PROBLEM DETAILS. Set down the listing below verbatim, but only from its first line through the line containing "obj.data.transform(world)".

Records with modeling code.
┌──
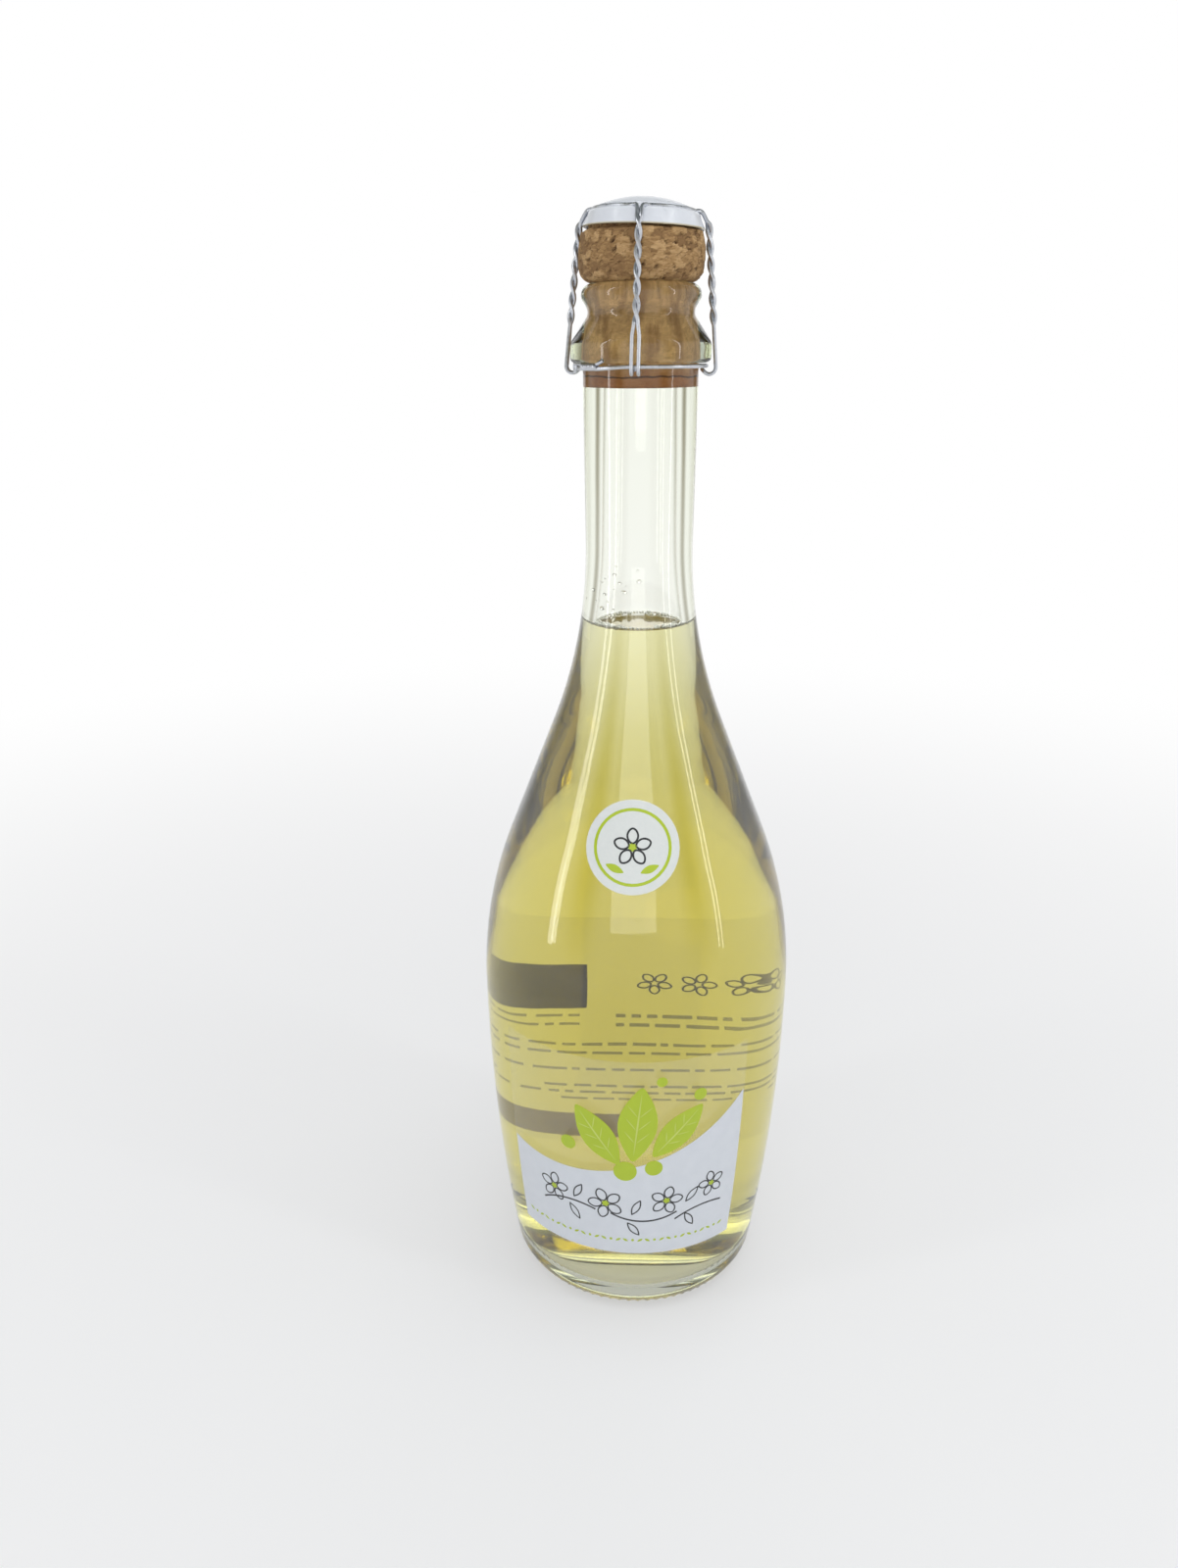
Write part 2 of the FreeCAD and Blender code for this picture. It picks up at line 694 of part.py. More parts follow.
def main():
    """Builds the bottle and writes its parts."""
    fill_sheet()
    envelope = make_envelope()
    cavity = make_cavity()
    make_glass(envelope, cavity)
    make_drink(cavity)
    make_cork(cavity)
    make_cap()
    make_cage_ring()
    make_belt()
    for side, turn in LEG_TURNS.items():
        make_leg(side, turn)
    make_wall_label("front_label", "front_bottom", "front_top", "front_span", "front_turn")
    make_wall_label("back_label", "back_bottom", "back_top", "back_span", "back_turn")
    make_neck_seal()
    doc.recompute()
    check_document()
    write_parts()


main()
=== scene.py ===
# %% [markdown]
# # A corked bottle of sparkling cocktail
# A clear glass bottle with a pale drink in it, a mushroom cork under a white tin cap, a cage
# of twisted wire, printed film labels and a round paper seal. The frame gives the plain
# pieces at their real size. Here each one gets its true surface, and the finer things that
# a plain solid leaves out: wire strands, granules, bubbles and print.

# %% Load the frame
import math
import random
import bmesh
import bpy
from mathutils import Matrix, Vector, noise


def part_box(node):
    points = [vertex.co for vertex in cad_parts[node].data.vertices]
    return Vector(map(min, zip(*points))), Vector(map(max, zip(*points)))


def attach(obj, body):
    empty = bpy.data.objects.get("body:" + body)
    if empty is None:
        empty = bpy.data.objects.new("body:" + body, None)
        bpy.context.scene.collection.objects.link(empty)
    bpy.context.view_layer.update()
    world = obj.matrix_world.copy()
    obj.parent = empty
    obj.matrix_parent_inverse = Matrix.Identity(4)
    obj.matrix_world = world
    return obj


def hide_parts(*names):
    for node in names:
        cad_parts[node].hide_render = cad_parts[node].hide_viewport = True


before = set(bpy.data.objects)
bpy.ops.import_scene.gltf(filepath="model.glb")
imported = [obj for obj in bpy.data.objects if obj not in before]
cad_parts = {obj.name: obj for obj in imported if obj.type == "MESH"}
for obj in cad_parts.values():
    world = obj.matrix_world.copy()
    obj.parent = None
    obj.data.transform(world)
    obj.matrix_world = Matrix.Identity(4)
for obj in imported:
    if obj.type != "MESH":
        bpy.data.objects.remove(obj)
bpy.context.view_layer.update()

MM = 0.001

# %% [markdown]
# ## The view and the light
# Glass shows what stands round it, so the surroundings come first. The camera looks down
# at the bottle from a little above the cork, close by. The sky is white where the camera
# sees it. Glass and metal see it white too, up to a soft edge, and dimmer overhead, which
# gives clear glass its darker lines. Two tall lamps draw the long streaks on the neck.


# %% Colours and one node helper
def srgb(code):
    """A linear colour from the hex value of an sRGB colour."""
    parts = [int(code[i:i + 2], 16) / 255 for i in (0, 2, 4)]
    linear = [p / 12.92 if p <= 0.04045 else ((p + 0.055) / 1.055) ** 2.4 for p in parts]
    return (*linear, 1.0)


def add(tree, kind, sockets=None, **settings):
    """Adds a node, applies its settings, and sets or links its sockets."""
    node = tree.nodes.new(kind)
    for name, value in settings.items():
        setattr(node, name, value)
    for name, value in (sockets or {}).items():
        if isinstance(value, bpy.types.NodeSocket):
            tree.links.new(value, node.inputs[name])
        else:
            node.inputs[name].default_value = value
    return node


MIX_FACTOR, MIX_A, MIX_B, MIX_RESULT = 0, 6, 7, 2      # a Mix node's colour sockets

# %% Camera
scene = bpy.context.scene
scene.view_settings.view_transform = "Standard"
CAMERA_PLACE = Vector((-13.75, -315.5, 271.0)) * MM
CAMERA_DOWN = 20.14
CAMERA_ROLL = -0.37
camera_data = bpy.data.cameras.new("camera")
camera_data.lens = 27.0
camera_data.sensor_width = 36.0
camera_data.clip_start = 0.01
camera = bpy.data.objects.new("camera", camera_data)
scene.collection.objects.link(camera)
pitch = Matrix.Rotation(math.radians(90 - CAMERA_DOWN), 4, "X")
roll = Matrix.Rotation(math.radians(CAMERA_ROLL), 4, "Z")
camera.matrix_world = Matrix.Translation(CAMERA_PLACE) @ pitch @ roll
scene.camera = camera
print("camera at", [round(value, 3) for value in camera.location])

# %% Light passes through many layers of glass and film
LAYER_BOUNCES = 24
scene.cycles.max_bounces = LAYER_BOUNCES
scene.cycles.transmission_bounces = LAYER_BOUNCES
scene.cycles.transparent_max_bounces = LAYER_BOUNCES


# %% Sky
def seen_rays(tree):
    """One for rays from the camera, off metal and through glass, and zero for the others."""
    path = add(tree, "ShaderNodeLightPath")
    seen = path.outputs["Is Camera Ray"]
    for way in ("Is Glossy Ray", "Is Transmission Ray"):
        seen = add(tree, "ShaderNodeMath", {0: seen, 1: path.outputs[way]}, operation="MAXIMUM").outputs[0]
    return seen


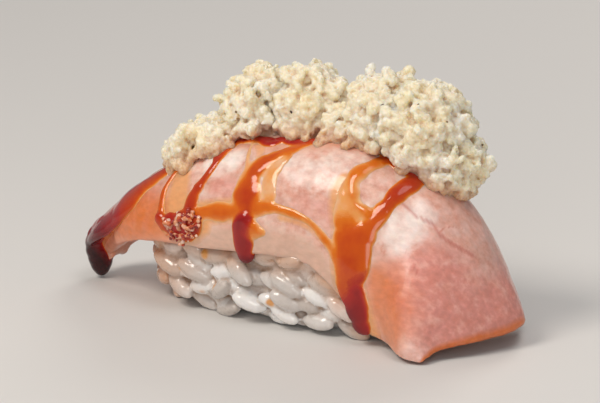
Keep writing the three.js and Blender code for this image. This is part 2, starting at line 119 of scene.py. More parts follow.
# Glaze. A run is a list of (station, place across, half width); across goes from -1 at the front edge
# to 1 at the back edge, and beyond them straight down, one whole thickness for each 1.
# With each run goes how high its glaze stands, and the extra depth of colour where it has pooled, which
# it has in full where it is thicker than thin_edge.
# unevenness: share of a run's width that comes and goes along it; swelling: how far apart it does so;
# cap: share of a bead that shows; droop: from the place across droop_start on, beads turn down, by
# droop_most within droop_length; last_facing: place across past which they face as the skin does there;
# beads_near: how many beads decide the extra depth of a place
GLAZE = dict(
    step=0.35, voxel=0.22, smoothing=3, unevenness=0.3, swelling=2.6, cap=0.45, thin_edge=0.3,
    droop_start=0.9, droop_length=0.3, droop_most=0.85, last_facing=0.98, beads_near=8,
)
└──
SOLUTION FOR THIS EXERCISE.
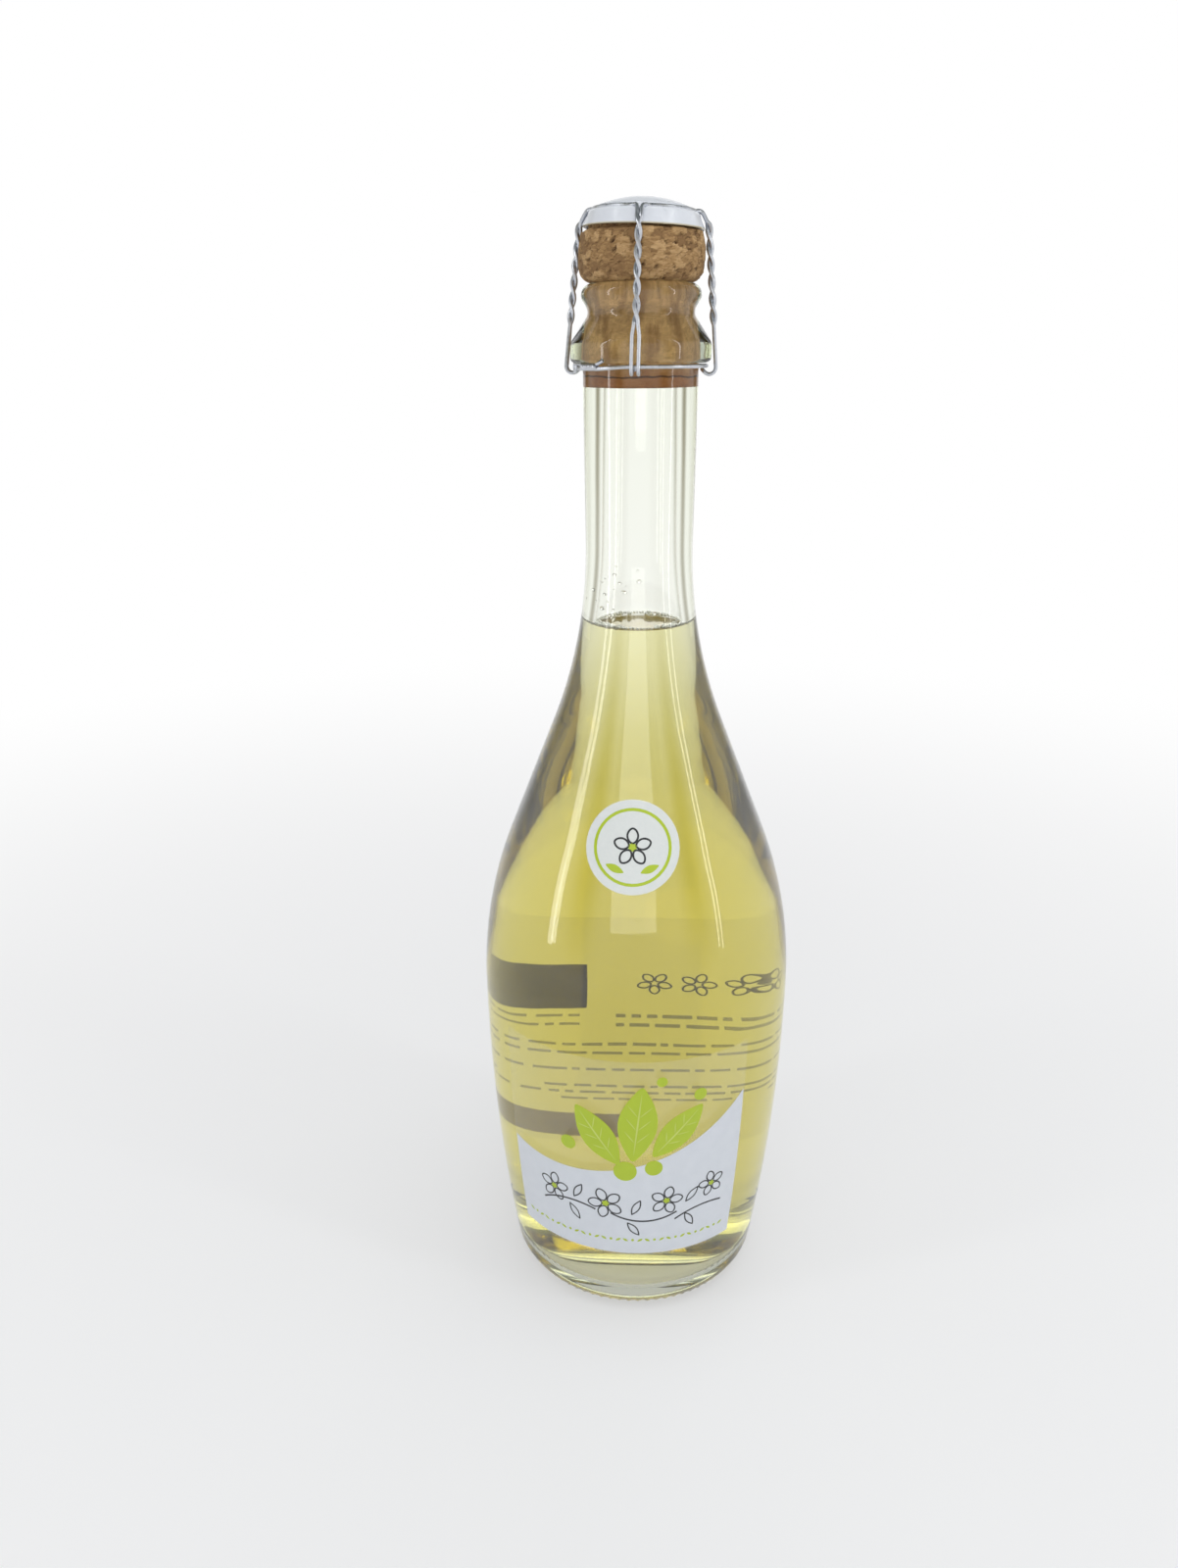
Write part 2 of the FreeCAD and Blender code for this picture. It picks up at line 694 of part.py. More parts follow.
def main():
    """Builds the bottle and writes its parts."""
    fill_sheet()
    envelope = make_envelope()
    cavity = make_cavity()
    make_glass(envelope, cavity)
    make_drink(cavity)
    make_cork(cavity)
    make_cap()
    make_cage_ring()
    make_belt()
    for side, turn in LEG_TURNS.items():
        make_leg(side, turn)
    make_wall_label("front_label", "front_bottom", "front_top", "front_span", "front_turn")
    make_wall_label("back_label", "back_bottom", "back_top", "back_span", "back_turn")
    make_neck_seal()
    doc.recompute()
    check_document()
    write_parts()


main()
=== scene.py ===
# %% [markdown]
# # A corked bottle of sparkling cocktail
# A clear glass bottle with a pale drink in it, a mushroom cork under a white tin cap, a cage
# of twisted wire, printed film labels and a round paper seal. The frame gives the plain
# pieces at their real size. Here each one gets its true surface, and the finer things that
# a plain solid leaves out: wire strands, granules, bubbles and print.

# %% Load the frame
import math
import random
import bmesh
import bpy
from mathutils import Matrix, Vector, noise


def part_box(node):
    points = [vertex.co for vertex in cad_parts[node].data.vertices]
    return Vector(map(min, zip(*points))), Vector(map(max, zip(*points)))


def attach(obj, body):
    empty = bpy.data.objects.get("body:" + body)
    if empty is None:
        empty = bpy.data.objects.new("body:" + body, None)
        bpy.context.scene.collection.objects.link(empty)
    bpy.context.view_layer.update()
    world = obj.matrix_world.copy()
    obj.parent = empty
    obj.matrix_parent_inverse = Matrix.Identity(4)
    obj.matrix_world = world
    return obj


def hide_parts(*names):
    for node in names:
        cad_parts[node].hide_render = cad_parts[node].hide_viewport = True


before = set(bpy.data.objects)
bpy.ops.import_scene.gltf(filepath="model.glb")
imported = [obj for obj in bpy.data.objects if obj not in before]
cad_parts = {obj.name: obj for obj in imported if obj.type == "MESH"}
for obj in cad_parts.values():
    world = obj.matrix_world.copy()
    obj.parent = None
    obj.data.transform(world)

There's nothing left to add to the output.